The accident played straight into the hands of Jordan, as Damon Hill won the chaotic race ahead of teammate Ralf Schumacher. At least one Schumacher was on the podium…

A long wait until the next Spa win

Schumacher missed the 1999 race due to a broken leg in Silverstone, but came short of the mark in 2000, courtesy of the year’s bravest overtake by Mika Hakkinen. The move, which took place on the Kemmel Straight, saw Hakkinen and Schumacher go either side of BAR’s Ricardo Zonta, who was being lapped at the time.

“I thought to myself, ‘Whichever way Michael goes, I’ll go the other.’ He went to the left, so I went to the right, braking as late as I dared, off-line, on a still-damp track, at 300km/h. As I turned in, I had done it; I had passed Michael; I had retaken the lead,” Hakkinen recalled in a blog post last year, saying that he had taken the daunting Eau Rouge corner flat in the wet.

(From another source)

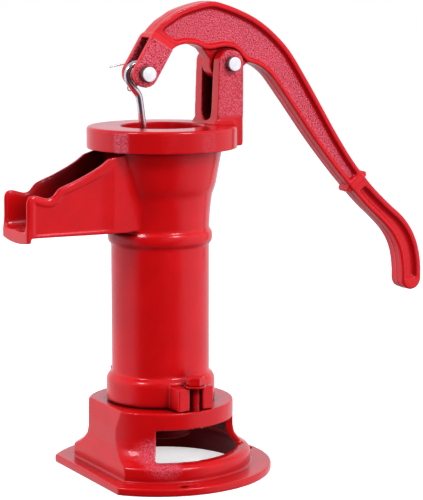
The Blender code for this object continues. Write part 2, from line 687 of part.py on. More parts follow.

The 2001 race played host to a serious accident, as Luciano Burti’s Prost and Eddie Irvine’s Jaguar had a high-speed collision that saw Burti’s car going under the barriers. Burti would miss the rest of the season, his helmet (per Burti’s Instagram) taking the brunt of the impact. The restart also saw saw Ralf Schumacher being left up on his jacks.

Schumacher managed to win by 10 seconds from David Coulthard, the 52nd win of his career and beating the all-time win record set by Alain Prost.

The final win at Spa for Michael

Schumacher’s last win at Spa took place in 2002, as the dominant F2002 stormed to victory with the second Ferrari of Rubens Barrichello not far behind.

The win marked the tenth win for Schumacher in the season, and the team would win 15 races overall. It makes for an impressive record, even today, with 17 races on the 2001 calendar. By comparison, the 2015 F1 season saw Mercedes claim 16 wins out of 19 races.

Schumacher would fail to net any more wins at Belgium, as Kimi Raikkonen would win three races in a row in 2004, 2005 and 2007 (the race wasn’t held in 2003 and 2006).